Can a mass phenomenon be art? Since the invention of photography in the first half of the 19th century, artists and audiences have been grappling with this question. What elevates an everyday object that is part of our daily perception to an art object? Where are the boundaries between art and commerce? Are these boundaries still relevant today? In the digital age, where cell phone cameras and digital forms of marketing are always available and easy to use, photography has become more popular on the one hand, but at the same time more valued than ever in the art market.
Let’s take portrait photography as an example, or more precisely, the self-portrait. The urge for self-portrayal is a primal human phenomenon. The first self-portraits by artists such as Albrecht Dürer or Parmigianino bear witness to the beginnings of individualism and the self-critical observation of the self. Today, the display of one’s own body is more due to the greed for self-expression and attention.

In his series “Cycle of Banality”, Thai Ho Pham devotes himself to this new type of portrait by distorting portraits and self-portraits taken with a camera. The artist prints randomly selected snapshots on canvas and paints over them with oil paint. Through this act, Thai Ho Pham creates a field of tension between the classic motif of portrait painting and the reckless nature of cell phone photography. He separates the photos from their trivial context and thus elevates them from triviality to art.

One of the most classic subjects of photography is architectural photography. As part of the architectural discourse, the photography of architectural monuments primarily took on a documentary function. Photographer Günter Schmid shows experimental works alongside his strictly oriented and perfectly staged architectural photographs. Schmid shows an interplay between urban buildings and urban life. Schmid’s photographs follow the principles of architectural photography with their symmetry, love of rows, repetition and central perspective. At the same time, the photographer enriches them with atmospheric plays of color, playful details and experimental motifs. The people in his pictures make the mostly urban spaces their own, in which they sometimes lose themselves or linger in a relaxed matter-of-factness.

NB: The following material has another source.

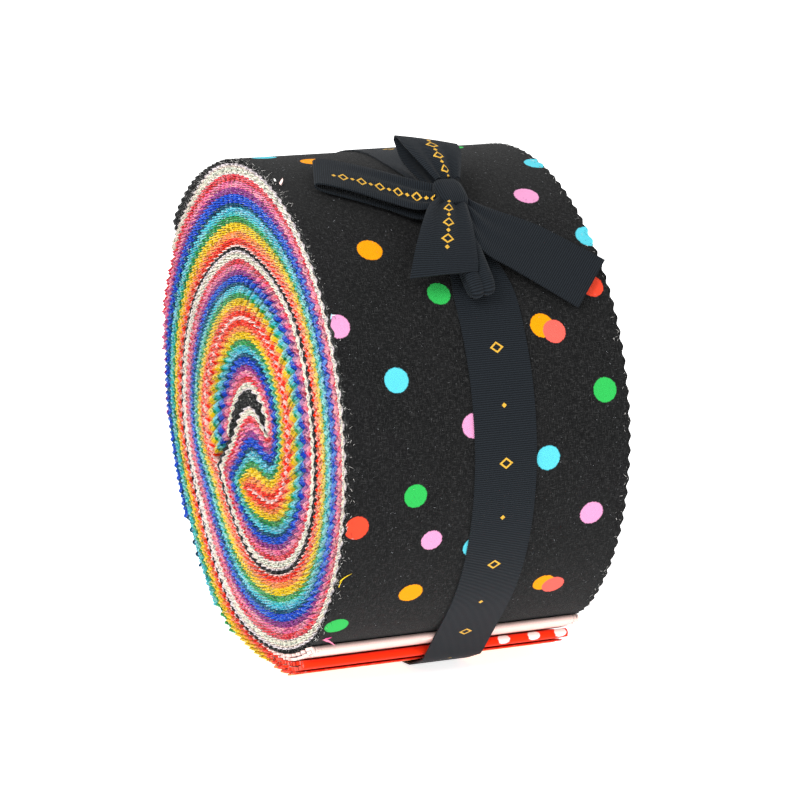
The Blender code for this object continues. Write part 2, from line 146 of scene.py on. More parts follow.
# How unevenly the strips lie: their ends, their edges' place and sway, the sway's length, and their tints
STAGGER = 0.35
EDGE_SHIFT = 0.12
EDGE_SWAY = 0.12
SWAY_LENGTH = (14.0, 30.0)
TINT_SPREAD = 0.12

# The fold at a strip's outer end: reach past the last tooth, and place across the two layers. The folds
# that show under the front are round
FOLD = [(0.10, 0.55), (0.16, 1.0), (0.10, 1.45)]
ROUND_FOLD = [(0.22, 0.22), (0.42, 0.42), (0.55, 0.75), (0.58, 1.0), (0.55, 1.25), (0.42, 1.58), (0.22, 1.78)]
WIDE_FOLDS = {"strip_pale_pink_1": 1.4, "strip_red_orange_3": 2.2}
# Strips that end before the others of their run, in degrees
EARLIER_ENDS = {
    "strip_red_orange_1": -9.0, "strip_red_orange_2": -4.0, "strip_orange_1": -9.0, "strip_orange_2": -4.0,
}
# The black strips puff up near their folds and in the core: the angles between which they come to do so,
# and layers with where they lie then
PUFF_FROM = (472.0, 496.0)
PUFF_LAYERS = [(0, -4.4), (4, 9.4), (14, 15.0), (80, 80.0)]
CORE_FROM = (-70.0, -130.0)
CORE_LAYERS = [(0, 0.0), (4, 7.6), (14, 15.5), (80, 80.0)]
# So do the folds under the front, with their layers counted from the coral side
LOOSE_FROM = (638.0, 662.0)
LOOSE_LAYERS = [(0, 0.0), (2, 8.2), (4, 18.4), (6, 20.4), (8, 21.6), (14, 25.2)]

# Dots on the outermost black cloth: their colours, and degrees clockwise from the top, y and size of each
DOT_COLOURS = {
    "aqua": (0.1, 0.62, 0.74), "orange": (0.97, 0.34, 0.0), "pink": (0.82, 0.33, 0.58),
    "coral": (0.9, 0.07, 0.03), "green": (0.03, 0.49, 0.09), "rose": (0.92, 0.13, 0.1),
}
DOTS = {
    "aqua": [
        (-5.2, -25.0, 5.4), (14.4, 30.5, 5.2), (41.5, 31.2, 5.4), (71.0, -19.5, 5.2), (90.5, 13.0, 5.2),
        (110.0, -2.0, 5.0), (-30.0, -4.0, 4.8),
    ],
    "orange": [
        (4.0, -17.4, 5.4), (41.0, -18.3, 5.4), (121.6, -14.0, 5.2), (123.5, 16.9, 4.8), (62.0, 14.5, 5.2),
        (-15.0, 25.0, 5.2), (-28.4, -2.0, 4.8),
    ],
    "pink": [
        (58.5, -30.0, 5.2), (27.9, 22.2, 5.4), (34.0, 10.4, 5.2), (82.0, -3.5, 5.2), (104.5, 24.0, 5.2),
        (107.0, -12.0, 4.6), (-37.0, 20.0, 5.2), (136.5, 4.5, 5.0),
    ],
    "coral": [(102.0, -29.0, 5.2), (54.0, 28.0, 5.0), (-22.0, 8.0, 5.2), (-40.0, -26.0, 5.0)],
    "green": [
        (130.8, -28.4, 5.2), (53.0, -6.5, 5.0), (77.0, 26.5, 5.2), (96.0, -16.5, 5.0), (-31.0, -14.0, 5.2),
        (-3.0, 18.5, 5.0),
    ],
    "rose": [(124.6, 19.4, 5.0), (63.5, 17.0, 5.0)],
}
DOT_EDGE = 0.25
# How the black cloth's uneven threads stretch along and across it
SLUBS = ((0.8, 4.5), (4.5, 0.8))
# The strip under the front with white spots: how far they lie from its middle, their radius and soft edge
SPOTTED_STRIP = "strip_red_orange_3"
SPOTS = (8.6, 15.5, 22.7, 29.1)
SPOT_RADIUS = 1.4
SPOT_EDGE = 0.2
# The pitch of the weave's and the ribbon's threads, and the size of the small prints
WEAVE_PITCH = 0.36
RIB_PITCH = 0.46
PRINT_SIZE = 2.6
# The cut edges fray and carry painted shade: how far in from the edge both start and are full, and the colour
# of the loose fibres
FRAY_AND_SHADE = (3.4, 1.0)
FLUFF_COLOUR = (0.9, 0.87, 0.83)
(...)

Holger Zimmermann ‘s photographs are also dedicated to architecture. In contrast to Schmid, he does not show people in his motifs. Instead, he shows places that take on a special significance precisely because of the absence of visitors. His photographs of abandoned places tell of decay and transience. Swimming pools, churches and residential buildings, which gained function through their visitors, are left to their fate after closure and thus deprived of their raison d’être. What remains are houses whose former glory is slowly fading. The works display a morbid charm that bears witness to longing and always looks to the past. Over the course of time, through vandalism and demolition, the places are subject to constant change despite their backward-looking nature. Zimmermann’s photographs are therefore snapshots that capture transience in the image.

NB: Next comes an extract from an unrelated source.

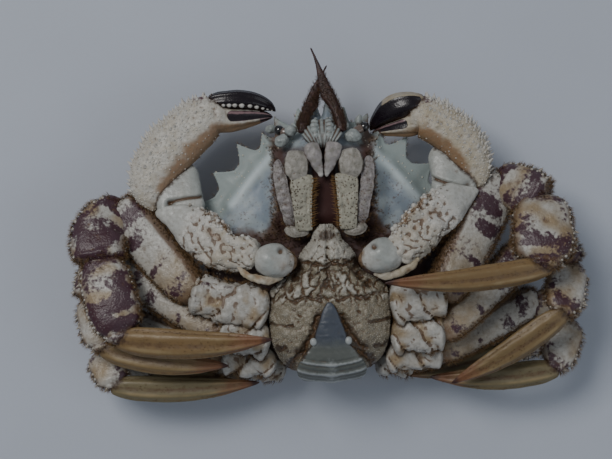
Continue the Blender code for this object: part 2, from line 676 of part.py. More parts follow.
def build_eye(side):
    finish = material(f"eye_{side}", EYE_BLACK, 0.15)
    path = [mirrored(place, side) for place in EYE_STALK]
    made = mesh_object(f"eye_{side}", swept(path, EYE_STALK_RADII, EYE_STALK_RADII, UP, 8), finish, path[0])
    fuse(made, [knob(path[-1] + mirrored(EYE_OFFSET, side), EYE_RADIUS, 8, 6)])
    return made


def build_antenna(side):
    finish = material(f"antenna_{side}", HORN, 0.5)
    path = curve_through(ANTENNAE[side], ANTENNA_STEPS)
    radii = [between(ANTENNA_RADII, i / ANTENNA_STEPS) for i in range(ANTENNA_STEPS + 1)]
    return mesh_object(f"antenna_{side}", swept(path, radii, radii, UP, ANTENNA_SIDES), finish, path[0])


def limb_length(segment, start, way, length, half_width, flatness, roll, sides):
    """One straight length of a limb, run a little past both of its joints."""
    profile = PROFILES[segment]
    path = [start + way * length * share for share, _ in profile]
    widths = [half_width * share for _, share in profile]
    thicknesses = [max(THINNEST, width * flatness) for width in widths]
    rib = DACTYLUS_RIB if segment == "dactylus" else 0.0
    return swept(path, widths, thicknesses, broad_side(way, roll), sides, rib)


def edge_spines(start, run, outer, half_width, rows):
    """A row of spines along the outer edge of a length."""
    found = []
    for share, size in rows:
        seat = start + run * share + outer * half_width * SPINE_SEAT
        way = outer + run.normalized() * SPINE_LEAN
        found.append(spine(seat, way, LEG_SPINE_LENGTH * LEG_SPINE_SLIMNESS, LEG_SPINE_LENGTH * size))
    return found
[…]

Raymond Gantner finds a completely different way of approaching the medium of photography. With his chemical analog photographs, he completely dispenses with representationalism. Where photography likes to score points with staging and precise planning, Gantner makes use of chance. In this way, the artist not only breaks away from the expectations placed on him, he also interprets photography in a new way.
In his freedom of motifs and working methods, the photographer draws on the principle of deconstruction. Like the deconstructivists, Gantner dares to analytically dissolve structures beyond recognition, propagating freedom of meaning and the courage to embrace so-called “meaninglessness”. Following on from Dadaism, he playfully deals with sense and nonsense, with meaning and interpretation of art, using the atypical medium of photography.